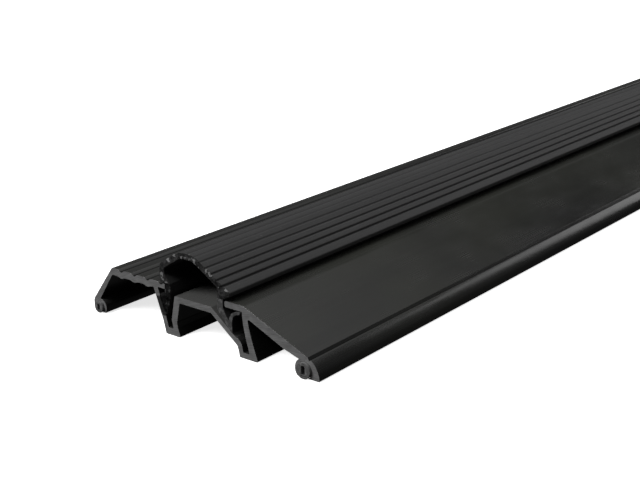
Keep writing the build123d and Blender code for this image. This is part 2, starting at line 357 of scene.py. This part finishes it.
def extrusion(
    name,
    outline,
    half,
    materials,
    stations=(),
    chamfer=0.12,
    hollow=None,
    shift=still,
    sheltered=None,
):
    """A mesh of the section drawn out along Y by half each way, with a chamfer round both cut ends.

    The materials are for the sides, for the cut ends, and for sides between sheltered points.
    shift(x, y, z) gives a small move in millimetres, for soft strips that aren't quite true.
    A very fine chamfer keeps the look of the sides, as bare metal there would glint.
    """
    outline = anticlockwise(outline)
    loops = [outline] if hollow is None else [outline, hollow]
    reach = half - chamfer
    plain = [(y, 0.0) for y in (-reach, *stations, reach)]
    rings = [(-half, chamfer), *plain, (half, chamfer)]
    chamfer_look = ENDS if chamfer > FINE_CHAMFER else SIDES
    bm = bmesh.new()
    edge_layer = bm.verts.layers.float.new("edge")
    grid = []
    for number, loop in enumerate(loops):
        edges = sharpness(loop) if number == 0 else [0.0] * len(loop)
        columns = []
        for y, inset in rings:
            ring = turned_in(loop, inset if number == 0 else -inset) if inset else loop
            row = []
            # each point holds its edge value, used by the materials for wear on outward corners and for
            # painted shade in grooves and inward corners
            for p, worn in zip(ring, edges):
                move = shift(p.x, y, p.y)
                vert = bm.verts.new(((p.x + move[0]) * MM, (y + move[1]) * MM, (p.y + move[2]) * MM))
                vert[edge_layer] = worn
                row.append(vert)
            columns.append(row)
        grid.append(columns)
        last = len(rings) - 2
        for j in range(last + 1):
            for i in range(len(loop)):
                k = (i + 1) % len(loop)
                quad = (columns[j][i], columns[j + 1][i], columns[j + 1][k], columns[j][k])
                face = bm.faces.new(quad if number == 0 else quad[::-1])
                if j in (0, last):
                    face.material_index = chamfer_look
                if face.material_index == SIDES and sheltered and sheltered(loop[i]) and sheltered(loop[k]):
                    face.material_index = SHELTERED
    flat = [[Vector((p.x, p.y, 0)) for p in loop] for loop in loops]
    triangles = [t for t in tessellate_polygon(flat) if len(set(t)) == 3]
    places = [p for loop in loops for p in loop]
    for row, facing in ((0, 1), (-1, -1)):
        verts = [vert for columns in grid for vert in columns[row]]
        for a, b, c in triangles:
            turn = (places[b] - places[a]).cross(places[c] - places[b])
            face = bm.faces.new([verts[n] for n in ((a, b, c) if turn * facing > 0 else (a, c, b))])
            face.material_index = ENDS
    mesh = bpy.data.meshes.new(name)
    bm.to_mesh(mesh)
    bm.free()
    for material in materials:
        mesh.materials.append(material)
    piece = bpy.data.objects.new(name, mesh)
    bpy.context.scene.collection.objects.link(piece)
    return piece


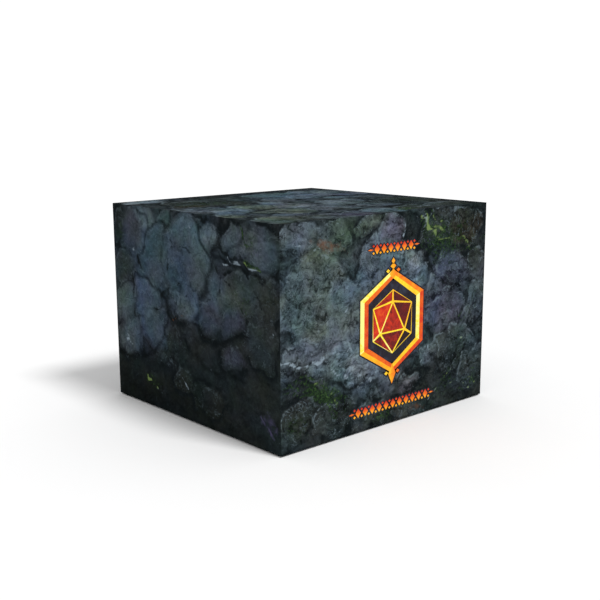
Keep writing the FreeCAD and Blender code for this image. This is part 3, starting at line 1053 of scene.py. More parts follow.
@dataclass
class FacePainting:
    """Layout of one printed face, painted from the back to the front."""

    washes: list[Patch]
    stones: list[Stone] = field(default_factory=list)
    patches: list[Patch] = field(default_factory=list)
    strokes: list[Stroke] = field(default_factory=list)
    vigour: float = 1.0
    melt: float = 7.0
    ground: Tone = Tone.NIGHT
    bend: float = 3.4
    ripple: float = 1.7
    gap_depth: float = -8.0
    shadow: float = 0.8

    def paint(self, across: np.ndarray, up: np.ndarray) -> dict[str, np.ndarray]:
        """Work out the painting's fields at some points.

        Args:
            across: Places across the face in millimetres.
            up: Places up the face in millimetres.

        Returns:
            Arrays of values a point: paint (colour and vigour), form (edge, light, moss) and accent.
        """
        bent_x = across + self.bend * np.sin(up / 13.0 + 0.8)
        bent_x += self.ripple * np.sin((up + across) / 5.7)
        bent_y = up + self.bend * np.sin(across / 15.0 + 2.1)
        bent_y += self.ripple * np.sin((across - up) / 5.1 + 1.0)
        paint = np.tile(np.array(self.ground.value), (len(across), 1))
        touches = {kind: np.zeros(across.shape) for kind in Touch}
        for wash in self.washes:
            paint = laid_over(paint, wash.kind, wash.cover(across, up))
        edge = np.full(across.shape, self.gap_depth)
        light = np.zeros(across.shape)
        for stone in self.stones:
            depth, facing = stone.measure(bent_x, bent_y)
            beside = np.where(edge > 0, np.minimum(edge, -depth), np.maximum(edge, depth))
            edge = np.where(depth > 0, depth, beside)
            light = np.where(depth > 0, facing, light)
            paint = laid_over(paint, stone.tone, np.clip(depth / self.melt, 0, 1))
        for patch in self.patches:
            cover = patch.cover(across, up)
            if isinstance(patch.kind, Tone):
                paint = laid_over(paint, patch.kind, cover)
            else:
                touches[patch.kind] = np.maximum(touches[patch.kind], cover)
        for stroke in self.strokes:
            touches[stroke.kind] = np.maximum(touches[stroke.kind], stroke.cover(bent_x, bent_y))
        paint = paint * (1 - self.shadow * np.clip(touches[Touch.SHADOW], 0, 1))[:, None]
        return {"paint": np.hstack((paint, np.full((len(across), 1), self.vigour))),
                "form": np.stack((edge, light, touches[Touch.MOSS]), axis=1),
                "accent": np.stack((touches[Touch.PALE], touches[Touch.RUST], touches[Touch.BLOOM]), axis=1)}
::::
Return exactly the lines that run from the top of the listing above to the line containing "both cut ends.", please, keeping both end lines and leaving out everything else.

:: SOLUTION FOR THIS EXERCISE ::
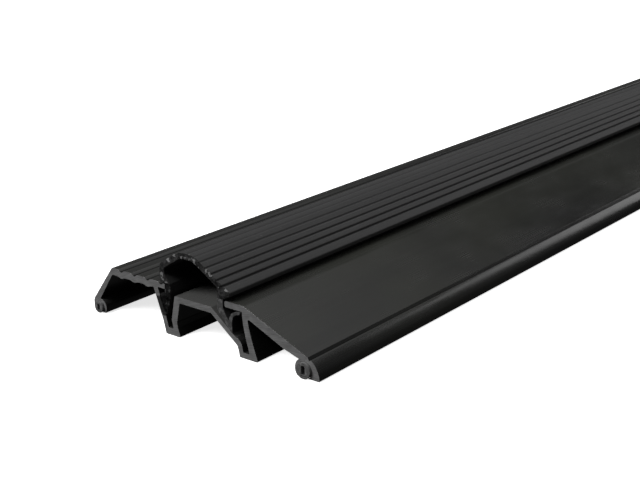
Keep writing the build123d and Blender code for this image. This is part 2, starting at line 357 of scene.py. This part finishes it.
def extrusion(
    name,
    outline,
    half,
    materials,
    stations=(),
    chamfer=0.12,
    hollow=None,
    shift=still,
    sheltered=None,
):
    """A mesh of the section drawn out along Y by half each way, with a chamfer round both cut ends.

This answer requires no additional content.